■ **Task goal**
Word for word, restate every line of the listing that follows.

■ **Provided data**

^^^^

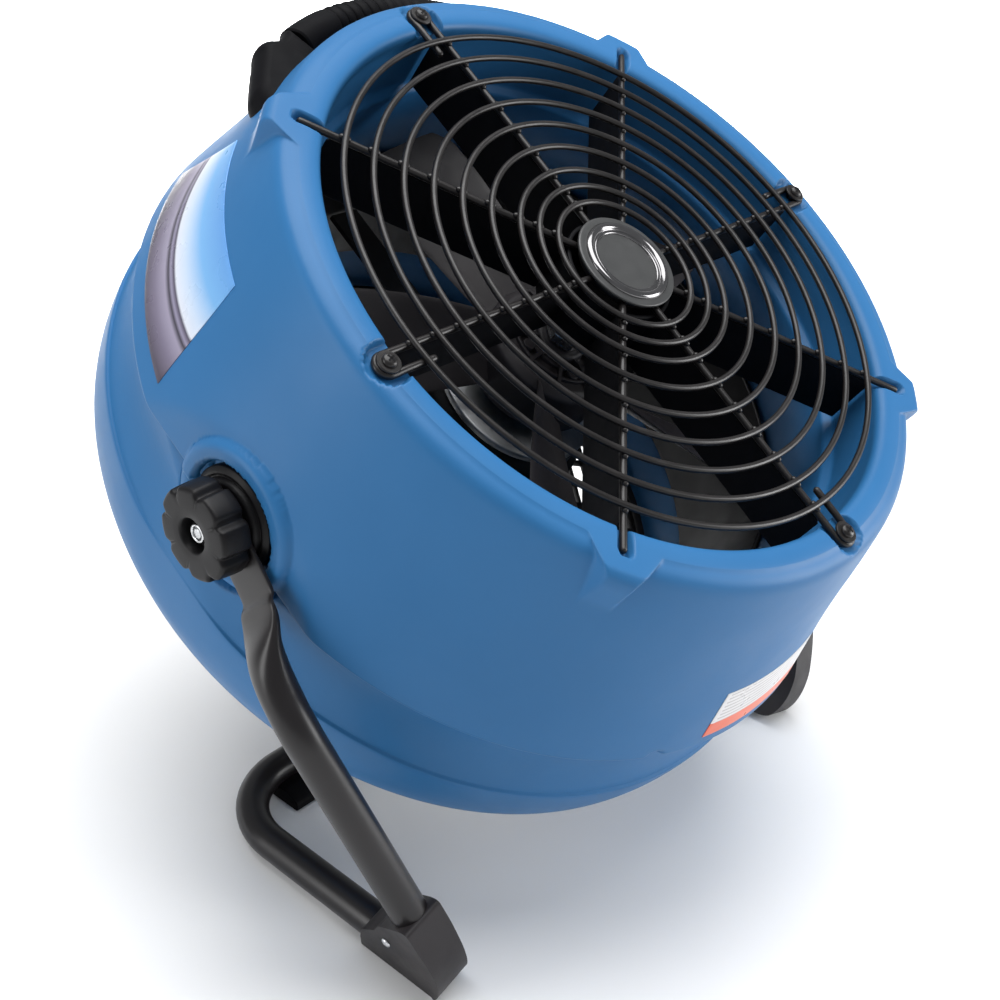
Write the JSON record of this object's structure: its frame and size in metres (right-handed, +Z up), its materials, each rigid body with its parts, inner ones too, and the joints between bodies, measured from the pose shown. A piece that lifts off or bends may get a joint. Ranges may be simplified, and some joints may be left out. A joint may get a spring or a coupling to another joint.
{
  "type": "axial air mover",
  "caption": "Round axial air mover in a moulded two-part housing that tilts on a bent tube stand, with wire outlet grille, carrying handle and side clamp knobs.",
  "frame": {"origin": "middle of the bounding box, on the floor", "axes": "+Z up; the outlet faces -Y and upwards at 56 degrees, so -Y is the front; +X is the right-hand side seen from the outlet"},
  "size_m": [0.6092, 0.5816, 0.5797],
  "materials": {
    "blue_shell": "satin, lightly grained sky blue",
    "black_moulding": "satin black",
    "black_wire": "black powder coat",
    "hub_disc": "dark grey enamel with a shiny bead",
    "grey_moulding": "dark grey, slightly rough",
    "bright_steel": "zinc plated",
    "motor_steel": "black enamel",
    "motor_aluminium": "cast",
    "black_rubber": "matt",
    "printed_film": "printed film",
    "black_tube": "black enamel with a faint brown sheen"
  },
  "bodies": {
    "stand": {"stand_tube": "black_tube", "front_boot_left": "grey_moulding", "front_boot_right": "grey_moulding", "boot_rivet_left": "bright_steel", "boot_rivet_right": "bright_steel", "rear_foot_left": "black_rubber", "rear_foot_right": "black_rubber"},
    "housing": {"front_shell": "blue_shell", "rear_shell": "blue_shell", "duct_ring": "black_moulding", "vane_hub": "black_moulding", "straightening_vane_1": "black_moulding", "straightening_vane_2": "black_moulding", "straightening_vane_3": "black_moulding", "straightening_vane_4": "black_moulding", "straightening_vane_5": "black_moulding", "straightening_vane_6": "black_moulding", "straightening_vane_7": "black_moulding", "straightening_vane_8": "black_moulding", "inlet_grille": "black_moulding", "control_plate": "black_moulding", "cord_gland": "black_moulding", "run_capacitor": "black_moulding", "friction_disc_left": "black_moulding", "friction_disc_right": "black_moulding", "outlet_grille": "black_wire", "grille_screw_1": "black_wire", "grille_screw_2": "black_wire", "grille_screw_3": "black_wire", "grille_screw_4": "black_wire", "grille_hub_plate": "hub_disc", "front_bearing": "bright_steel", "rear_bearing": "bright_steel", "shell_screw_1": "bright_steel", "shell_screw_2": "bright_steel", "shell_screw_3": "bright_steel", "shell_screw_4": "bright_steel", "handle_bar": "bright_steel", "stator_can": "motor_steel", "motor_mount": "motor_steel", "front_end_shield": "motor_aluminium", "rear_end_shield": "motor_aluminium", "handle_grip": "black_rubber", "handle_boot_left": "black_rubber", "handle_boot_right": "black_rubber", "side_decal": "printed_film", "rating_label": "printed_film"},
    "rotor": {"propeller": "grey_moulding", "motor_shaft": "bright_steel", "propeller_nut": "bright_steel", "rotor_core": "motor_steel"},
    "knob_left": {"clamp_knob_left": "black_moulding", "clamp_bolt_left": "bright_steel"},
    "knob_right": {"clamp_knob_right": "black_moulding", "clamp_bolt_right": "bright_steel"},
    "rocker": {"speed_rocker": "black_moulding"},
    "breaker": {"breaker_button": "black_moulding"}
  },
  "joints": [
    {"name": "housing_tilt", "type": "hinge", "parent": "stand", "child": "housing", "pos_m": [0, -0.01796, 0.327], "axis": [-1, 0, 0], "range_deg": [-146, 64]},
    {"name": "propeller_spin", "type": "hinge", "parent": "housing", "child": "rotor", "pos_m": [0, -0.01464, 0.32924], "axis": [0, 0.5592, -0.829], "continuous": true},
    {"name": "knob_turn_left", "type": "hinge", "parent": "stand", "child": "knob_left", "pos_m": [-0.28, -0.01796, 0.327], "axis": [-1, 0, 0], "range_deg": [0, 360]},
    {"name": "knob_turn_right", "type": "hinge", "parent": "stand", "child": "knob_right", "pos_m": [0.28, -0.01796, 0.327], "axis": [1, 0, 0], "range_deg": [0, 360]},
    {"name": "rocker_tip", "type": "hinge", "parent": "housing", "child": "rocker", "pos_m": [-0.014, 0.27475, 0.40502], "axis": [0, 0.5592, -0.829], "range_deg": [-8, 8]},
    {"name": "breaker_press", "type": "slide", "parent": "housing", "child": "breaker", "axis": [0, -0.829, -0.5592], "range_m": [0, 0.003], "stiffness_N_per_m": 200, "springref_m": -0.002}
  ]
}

^^^^

■ **Solved problem**
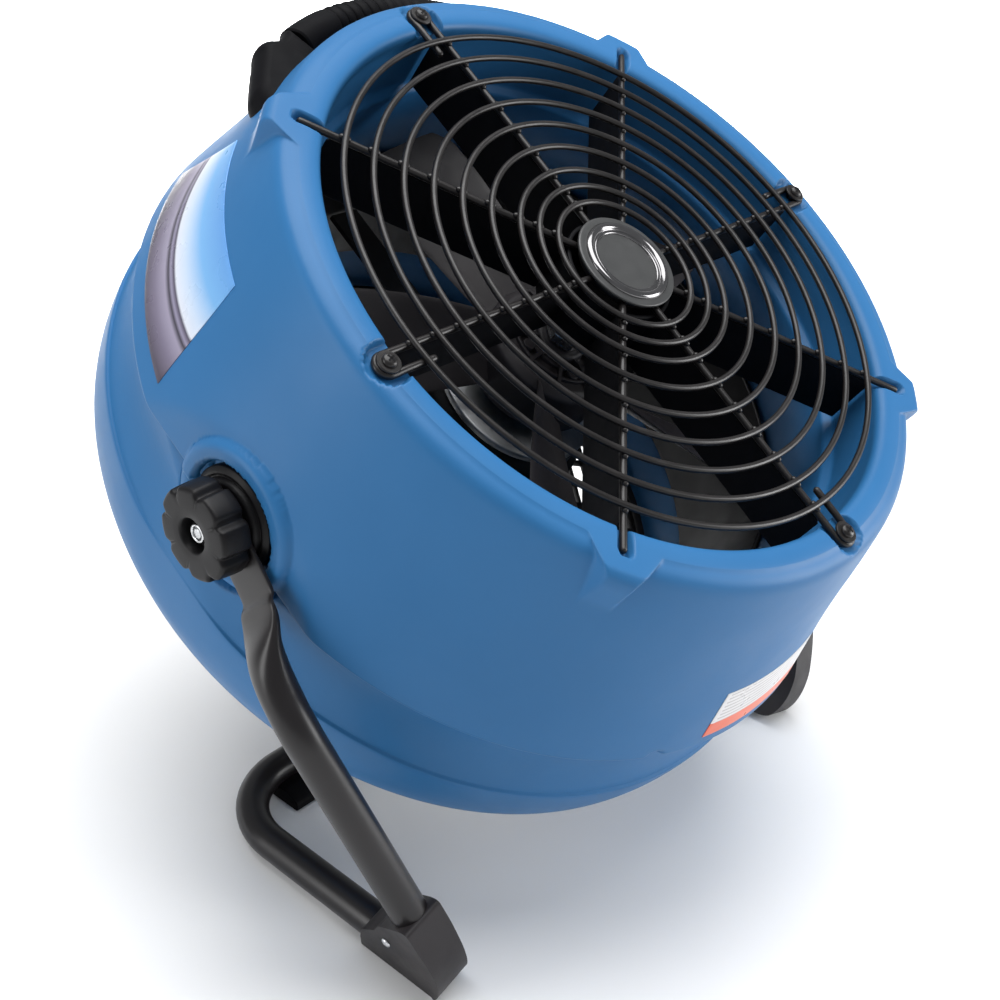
Write the JSON record of this object's structure: its frame and size in metres (right-handed, +Z up), its materials, each rigid body with its parts, inner ones too, and the joints between bodies, measured from the pose shown. A piece that lifts off or bends may get a joint. Ranges may be simplified, and some joints may be left out. A joint may get a spring or a coupling to another joint.
{
  "type": "axial air mover",
  "caption": "Round axial air mover in a moulded two-part housing that tilts on a bent tube stand, with wire outlet grille, carrying handle and side clamp knobs.",
  "frame": {"origin": "middle of the bounding box, on the floor", "axes": "+Z up; the outlet faces -Y and upwards at 56 degrees, so -Y is the front; +X is the right-hand side seen from the outlet"},
  "size_m": [0.6092, 0.5816, 0.5797],
  "materials": {
    "blue_shell": "satin, lightly grained sky blue",
    "black_moulding": "satin black",
    "black_wire": "black powder coat",
    "hub_disc": "dark grey enamel with a shiny bead",
    "grey_moulding": "dark grey, slightly rough",
    "bright_steel": "zinc plated",
    "motor_steel": "black enamel",
    "motor_aluminium": "cast",
    "black_rubber": "matt",
    "printed_film": "printed film",
    "black_tube": "black enamel with a faint brown sheen"
  },
  "bodies": {
    "stand": {"stand_tube": "black_tube", "front_boot_left": "grey_moulding", "front_boot_right": "grey_moulding", "boot_rivet_left": "bright_steel", "boot_rivet_right": "bright_steel", "rear_foot_left": "black_rubber", "rear_foot_right": "black_rubber"},
    "housing": {"front_shell": "blue_shell", "rear_shell": "blue_shell", "duct_ring": "black_moulding", "vane_hub": "black_moulding", "straightening_vane_1": "black_moulding", "straightening_vane_2": "black_moulding", "straightening_vane_3": "black_moulding", "straightening_vane_4": "black_moulding", "straightening_vane_5": "black_moulding", "straightening_vane_6": "black_moulding", "straightening_vane_7": "black_moulding", "straightening_vane_8": "black_moulding", "inlet_grille": "black_moulding", "control_plate": "black_moulding", "cord_gland": "black_moulding", "run_capacitor": "black_moulding", "friction_disc_left": "black_moulding", "friction_disc_right": "black_moulding", "outlet_grille": "black_wire", "grille_screw_1": "black_wire", "grille_screw_2": "black_wire", "grille_screw_3": "black_wire", "grille_screw_4": "black_wire", "grille_hub_plate": "hub_disc", "front_bearing": "bright_steel", "rear_bearing": "bright_steel", "shell_screw_1": "bright_steel", "shell_screw_2": "bright_steel", "shell_screw_3": "bright_steel", "shell_screw_4": "bright_steel", "handle_bar": "bright_steel", "stator_can": "motor_steel", "motor_mount": "motor_steel", "front_end_shield": "motor_aluminium", "rear_end_shield": "motor_aluminium", "handle_grip": "black_rubber", "handle_boot_left": "black_rubber", "handle_boot_right": "black_rubber", "side_decal": "printed_film", "rating_label": "printed_film"},
    "rotor": {"propeller": "grey_moulding", "motor_shaft": "bright_steel", "propeller_nut": "bright_steel", "rotor_core": "motor_steel"},
    "knob_left": {"clamp_knob_left": "black_moulding", "clamp_bolt_left": "bright_steel"},
    "knob_right": {"clamp_knob_right": "black_moulding", "clamp_bolt_right": "bright_steel"},
    "rocker": {"speed_rocker": "black_moulding"},
    "breaker": {"breaker_button": "black_moulding"}
  },
  "joints": [
    {"name": "housing_tilt", "type": "hinge", "parent": "stand", "child": "housing", "pos_m": [0, -0.01796, 0.327], "axis": [-1, 0, 0], "range_deg": [-146, 64]},
    {"name": "propeller_spin", "type": "hinge", "parent": "housing", "child": "rotor", "pos_m": [0, -0.01464, 0.32924], "axis": [0, 0.5592, -0.829], "continuous": true},
    {"name": "knob_turn_left", "type": "hinge", "parent": "stand", "child": "knob_left", "pos_m": [-0.28, -0.01796, 0.327], "axis": [-1, 0, 0], "range_deg": [0, 360]},
    {"name": "knob_turn_right", "type": "hinge", "parent": "stand", "child": "knob_right", "pos_m": [0.28, -0.01796, 0.327], "axis": [1, 0, 0], "range_deg": [0, 360]},
    {"name": "rocker_tip", "type": "hinge", "parent": "housing", "child": "rocker", "pos_m": [-0.014, 0.27475, 0.40502], "axis": [0, 0.5592, -0.829], "range_deg": [-8, 8]},
    {"name": "breaker_press", "type": "slide", "parent": "housing", "child": "breaker", "axis": [0, -0.829, -0.5592], "range_m": [0, 0.003], "stiffness_N_per_m": 200, "springref_m": -0.002}
  ]
}